Zond 7, a formal member of the Soviet Zond program and unpiloted version of Soyuz 7K-L1 crewed Moon-flyby spacecraft, the first truly successful test of L1, was launched towards the Moon on a Proton-K D rocket on August 7, 1969, on a mission of further studies of the Moon and circumlunar space, to obtain color photography of Earth and the Moon from varying distances, and to flight test the spacecraft systems. Earth photos were obtained on August 9, 1969. On August 11, 1969, the spacecraft flew past the Moon at a distance of 1984.6 km and conducted two picture taking sessions.
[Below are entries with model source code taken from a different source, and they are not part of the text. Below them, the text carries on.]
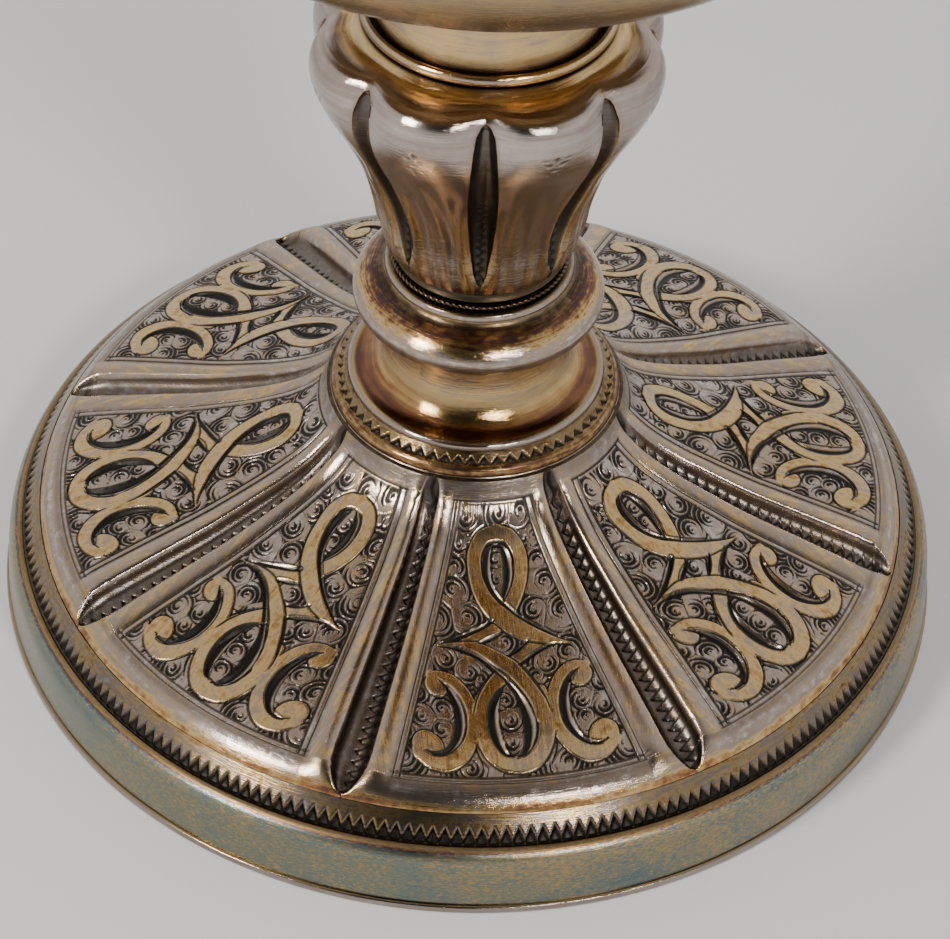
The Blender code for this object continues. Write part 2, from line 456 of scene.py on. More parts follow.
# %% One worn metal
# Near-black mixed in by the darkening attribute: soot, and painted shade in recesses, creases and gaps
# between parts.
SOOT_AND_SHADE_COLOR = (0.022, 0.020, 0.018, 1.0)
OCHRE = (0.40, 0.27, 0.12, 1.0)
SCRATCH_DEPTH = 0.000012
DENT_DEPTH = 0.00001


def blend_colors(tree, factor, first, second):
    """One Mix node, from a linked colour to a plain one."""
    mixed = tree.nodes.new("ShaderNodeMix")
    mixed.data_type = "RGBA"
    tree.links.new(factor, mixed.inputs["Factor"])
    tree.links.new(first, mixed.inputs["A"])
    mixed.inputs["B"].default_value = second
    return mixed.outputs["Result"]


def attribute(tree, name, output="Fac"):
    """One Attribute node, which reads a piece's own values."""
    node = tree.nodes.new("ShaderNodeAttribute")
    node.attribute_name = name
    return node.outputs[output]


def worn_metal(name, roughness, cloud, speckle, streak=(2.5, 0.05, 0.1), blueing=0.0, soot_and_shade_speckle=0.0,
               dents=0.0, flecks=0.0):
    """A metal whose film is the piece's own film attribute plus clouds, speckles and streaks.

    cloud and speckle are (scale, amount); streak is (across, along, amount). blueing thickens the
    film on the -X side. The darkening attribute, soot with painted shade in recesses, creases and gaps
    between parts, blackens them and dulls them, and its speckle amount makes its edge uneven. Where
    flecks is given, ochre marks, drawn out round the turning, show where the film has flaked back to
    straw: the larger it is, the more of them. dents is the depth of the speckles in the bump.
    """
    made = bpy.data.materials.new(name)
    made.use_nodes = True
    tree = made.node_tree
    shader = tree.nodes["Principled BSDF"]
    where = tree.nodes.new("ShaderNodeTexCoord").outputs["Object"]
    turning = attribute(tree, "turning", "Vector")
    clouds = placed(tree, patches, Vector=where, Scale=cloud[0])
    specks = placed(tree, patches, Vector=where, Scale=speckle[0])
    lines = placed(tree, streaks, Vector=turning, Across=streak[0], Along=streak[1])
    film_value = attribute(tree, "film")
    for pattern, amount in ((clouds, cloud[1]), (specks, speckle[1]), (lines, streak[2])):
        film_value = calculate(tree, "MULTIPLY_ADD", pattern, amount, film_value)
    if blueing:
        parts = tree.nodes.new("ShaderNodeSeparateXYZ")
        tree.links.new(where, parts.inputs[0])
        film_value = calculate(tree, "MULTIPLY_ADD", parts.outputs["X"], -blueing, film_value)
    color = placed(tree, film, Film=film_value)
    if flecks:
        marks = placed(tree, streaks, Vector=turning, Across=5.5, Along=1.5)
        bare = calculate(tree, "MULTIPLY_ADD", clouds, 1.6, flecks)
        flaked = calculate(tree, "MULTIPLY_ADD", marks, 3.2, bare, clamp=True)
        color = blend_colors(tree, flaked, color, OCHRE)
    # The darkening attribute: soot, and painted shade in recesses and between parts.
    soot_and_shade = attribute(tree, "soot_and_shade")
    if soot_and_shade_speckle:
        soot_and_shade = calculate(tree, "MULTIPLY_ADD", specks, soot_and_shade_speckle, soot_and_shade)
    soot_and_shade = calculate(tree, "MAXIMUM", calculate(tree, "MINIMUM", soot_and_shade, 1.0), 0.0)
    clean = calculate(tree, "SUBTRACT", 1.0, soot_and_shade)
    blackness = calculate(tree, "SUBTRACT", 1.0, calculate(tree, "POWER", clean, 2.2))
    tree.links.new(blend_colors(tree, blackness, color, SOOT_AND_SHADE_COLOR), shader.inputs["Base Color"])
    rough = calculate(tree, "MULTIPLY_ADD", soot_and_shade, 0.25, roughness)
    rough = calculate(tree, "MULTIPLY_ADD", clouds, 0.04, rough)
    tree.links.new(rough, shader.inputs["Roughness"])
    shader.inputs["Metallic"].default_value = 1.0
    fine = placed(tree, streaks, Vector=turning, Across=9.0, Along=0.25)
    height = calculate(tree, "MULTIPLY", fine, SCRATCH_DEPTH)
    if dents:
        height = calculate(tree, "MULTIPLY_ADD", specks, dents * DENT_DEPTH, height)
    bump = tree.nodes.new("ShaderNodeBump")
    bump.inputs["Strength"].default_value = 1.0
    bump.inputs["Distance"].default_value = 1.0
    tree.links.new(height, bump.inputs["Height"])
    tree.links.new(bump.outputs["Normal"], shader.inputs["Normal"])
    return made


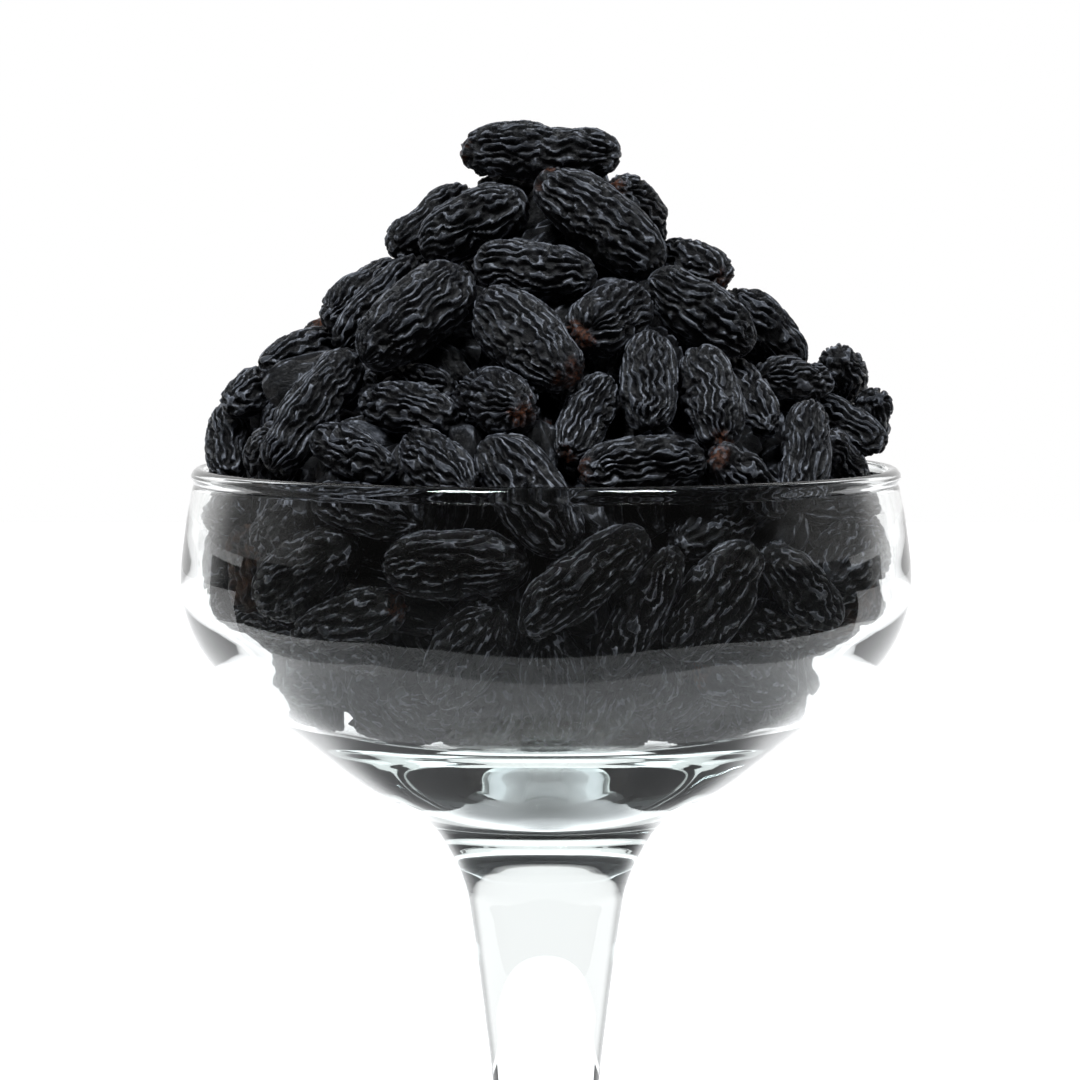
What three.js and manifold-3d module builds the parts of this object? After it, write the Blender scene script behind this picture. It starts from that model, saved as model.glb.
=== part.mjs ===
// A stemmed glass coupe heaped with black raisins. Millimetres, +Z up, origin under the middle of the foot.
// The glass is one piece. The raisins of the heap are separate solids, and those that the bowl packs tight,
// with the ones hidden under the heap, are one fused mass.
import * as THREE from "three";
import { mergeVertices } from "three/addons/utils/BufferGeometryUtils.js";
import Module from "manifold-3d";

// Driving dimensions of the glass
const RIM_HEIGHT = 120;
const FOOT_RADIUS = 34.2;
const FOOT_FLAT = { inner: 24, outer: 33 };
const FOOT_EDGE = 1.1;
const GLASS_SIDES = 40;

// Outside of the glass, from the foot's upper edge to just under the rim's bead, as [radius, height]
const OUTSIDE = [
  [33.2, 2.3], [24, 3.3], [14.5, 6], [9.2, 11], [7.1, 20], [6.9, 30], [7.6, 40.5],
  [8.8, 50.5], [9.8, 57.8], [10.6, 62.8], [12, 66.6], [14.5, 70.9], [18.9, 74.3], [24.4, 77.6],
  [33.6, 84.7], [41.1, 90.1], [46.4, 96.2], [48.8, 103.5], [48.4, 111], [47.1, 117.2],
];
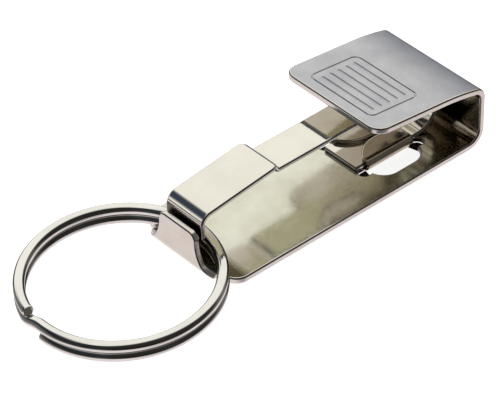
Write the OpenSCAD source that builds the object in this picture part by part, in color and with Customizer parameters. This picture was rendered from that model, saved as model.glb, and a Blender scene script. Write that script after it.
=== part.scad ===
// Belt key clip: a folded sheet clip with a sprung gate over its hook, and a split ring in the hook.
// All sizes are in millimetres. X runs from the ring to the fold, Y across the clip, Z up from the back plate.
// The clip is drawn with its fold at zero and its hook along +X, and is turned round into place at the end.

/* [Sheet] */

// Thickness of the pressed sheet
sheet_t = 1.3; // [1.1:0.05:1.5]
// Width of the plate and the flap
body_w = 25.4; // [24:0.1:30]
// Length of the flat back plate from the outside of the fold
plate_l = 61.6; // [60:0.1:70]
// Corner radius of the free ends of the plate and the flap
corner_r = 3; // [1:0.1:4]

/* [Fold and flap] */

// Height of the fold over its outside, before the flap starts to climb
fold_h = 13.4; // [12.5:0.1:15]
// Outer radius of the bend at the foot of the fold
foot_bend_r = 3.6; // [2.5:0.1:4.5]
// Outer radius of the bend at the top of the fold
top_bend_r = 2.8; // [2:0.1:3.5]
// Outer radius of the bowed first stretch of the flap
bow_r = 50; // [40:1:70]
// Climb of the flap where it leaves the fold, in degrees
flap_start_angle = 15.6; // [13:0.1:18]
// Climb of the flat end of the flap, in degrees
flap_end_angle = 6; // [4:0.1:8]
// Length of the flat end of the flap
flap_flat_l = 17.2; // [14:0.1:20]

/* [Grip panel] */

// Length of the stamped panel along the flap
panel_l = 12.4; // [10:0.1:13]
// Width of the stamped panel across the flap
panel_w = 17; // [14:0.1:19]
// Width of the panel's outline
outline_w = 0.5; // [0.3:0.05:0.7]
// Depth of the stamping
stamp_depth = 0.2; // [0.1:0.02:0.3]
// Width of a grip groove
groove_w = 0.7; // [0.4:0.05:0.9]
// Distance from one grip groove to the next
groove_pitch = 2; // [1.6:0.1:2.8]

/* [Hook lip] */

// Height of the lip
lip_h = 8.7; // [7.4:0.1:9]
// Width of the lip at its top
lip_w = 9.8; // [9:0.1:12]
// Width of the lip at its root
lip_root_w = 17.2; // [16:0.1:18.5]
// Outer radius of the bend below the lip
lip_bend_r = 2.5; // [2:0.1:3]
// Radius of the flared sides of the lip
lip_flare_r = 7; // [6:0.1:8]
// Radius of the top corners of the lip
lip_corner_r = 1.6; // [0.6:0.1:2]

/* [Clinch tabs] */

// Thickness of a tab
tab_t = 0.9; // [0.8:0.05:1]
// Length of a tab and of its opening, along the clip
tab_l = 11.65; // [10:0.05:13]
// Distance from the outside of the fold to the middle of a tab
tab_at = 16.7; // [16:0.1:17.5]
// Width of the opening that a tab leaves in the plate
tab_hole_w = 5.15; // [4.5:0.05:6]
// Corner radius of the opening
tab_corner_r = 3.6; // [3:0.1:4]
// Space between the free edges of the two tabs
tab_space = 0.5; // [0.3:0.05:1]
// Radius of the relief notches at the ends of a tab's fold
notch_r = 1.2; // [0.8:0.05:1.4]

/* [Spring strip] */

// Thickness of the spring strip
strip_t = 0.9; // [0.8:0.05:1]
// Width of the strip under the tabs and round its bend
leaf_w = 8.8; // [8.4:0.1:9.4]
// Distance from the outside of the fold to the end of the strip under the tabs
leaf_end_at = 24.7; // [24:0.1:27]
// Distance from the outside of the fold to the middle of the strip's bend
bend_at = 9; // [8:0.1:9.6]
// Height from the top of the arm up to the inside of the fold's top
arm_drop = 0.25; // [0.1:0.05:0.5]
// Width of the narrow arm
arm_w = 7.7; // [7:0.1:8.2]
// Distance from the outside of the fold to where the arm has its narrow width
taper_end_at = 26; // [22:0.5:32]

/* [Gate] */

// Distance from the outside of the fold to the flat of the wide gate
gate_at = 44.9; // [42:0.1:47]
// Width of the gate
gate_w = 9.7; // [9:0.1:10.5]
// Climb of the strip at the shoulder, from the arm to the gate
shoulder_rise = 1.73; // [1.6:0.01:2]
// Climb of the riser between the arm and the gate, in degrees
riser_angle = 60; // [50:1:70]
// Corner radius of the gate at the shoulder
shoulder_corner_r = 1.8; // [1:0.1:2.4]
// Slope of the gate down towards the hook, in degrees
gate_slope = 6.8; // [6:0.1:8]
// Outer radius of the bend from the gate to its flange
gate_bend_r = 2.5; // [2:0.1:3]
// Gap between the gate's flange and the lip
gate_gap = 0.5; // [0.35:0.05:0.8]
// Corner radius of the flange's free end
flange_corner_r = 1; // [0.5:0.1:1.5]

/* [Split ring] */

// Outside diameter of the ring
ring_d = 38; // [36:0.5:44]
// Width of the flattened wire
wire_w = 2.15; // [1.9:0.05:2.4]
// Thickness of the flattened wire
wire_t = 1.95; // [1.75:0.05:2]
// Radius of the wire's edges
wire_edge_r = 0.85; // [0.5:0.05:0.85]
// Distance from the lip to the ring's wire
ring_back = 2.75; // [2.5:0.05:2.95]
// Place of the ring's cut end, in degrees round from the fold
ring_cut_angle = 167; // [90:1:200]
// Angle that the climb from one turn to the other takes up
climb_angle = 18; // [14:1:24]

/* [Hidden] */

$fn = 96;

// Overrun of every cut past the face that it starts from
overrun = 1;
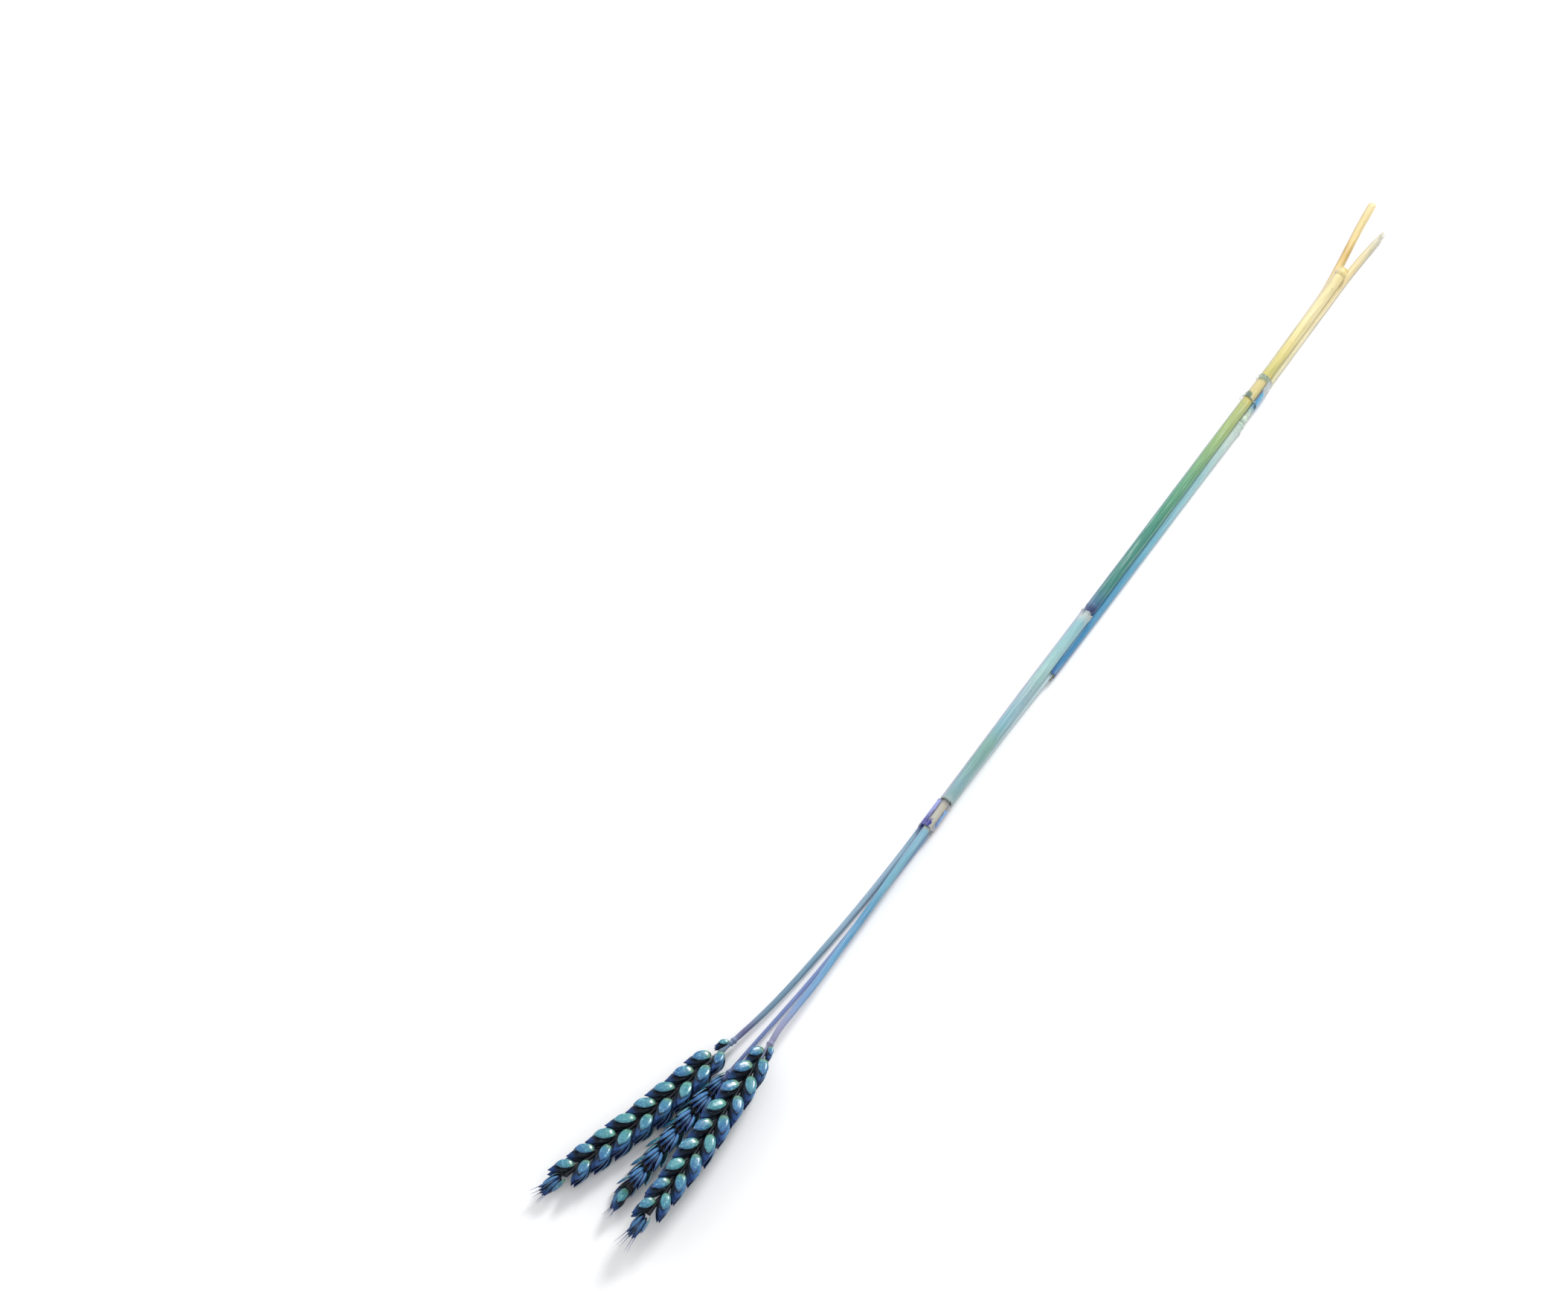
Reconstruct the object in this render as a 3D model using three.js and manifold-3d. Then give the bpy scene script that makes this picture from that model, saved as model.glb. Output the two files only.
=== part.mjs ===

On its way back from the moon the spacecraft tested its radio systems by transmitting recorded voices. Zond 7 reentered Earth's atmosphere on August 14, 1969, and achieved a soft landing in a preset region south of Kustanai, Kazakhstan. On its trip the craft carried 4 turtles. A human-like tissue-equivalent phantom for radiation measurements has been placed aboard. The phantom was equipped with 20 channels for radiation detectors (thermoluminescent glasses and nuclear photoemulsions) distributed along the whole body for measurement of doses in critical organs. The doses accumulated during the flight through the radiation belts and around the Moon were between 0.2 and 0.7 rad in different points at the depth of 3 g/cm2 from the body surface.

Like other Zond circumlunar craft, Zond 7 used a relatively uncommon technique called skip reentry to shed velocity upon returning to Earth.
Of all circumlunar Soviet Zond craft launches, Zond 7 would have been the first to make a safe flight for a cosmonaut had it been crewed.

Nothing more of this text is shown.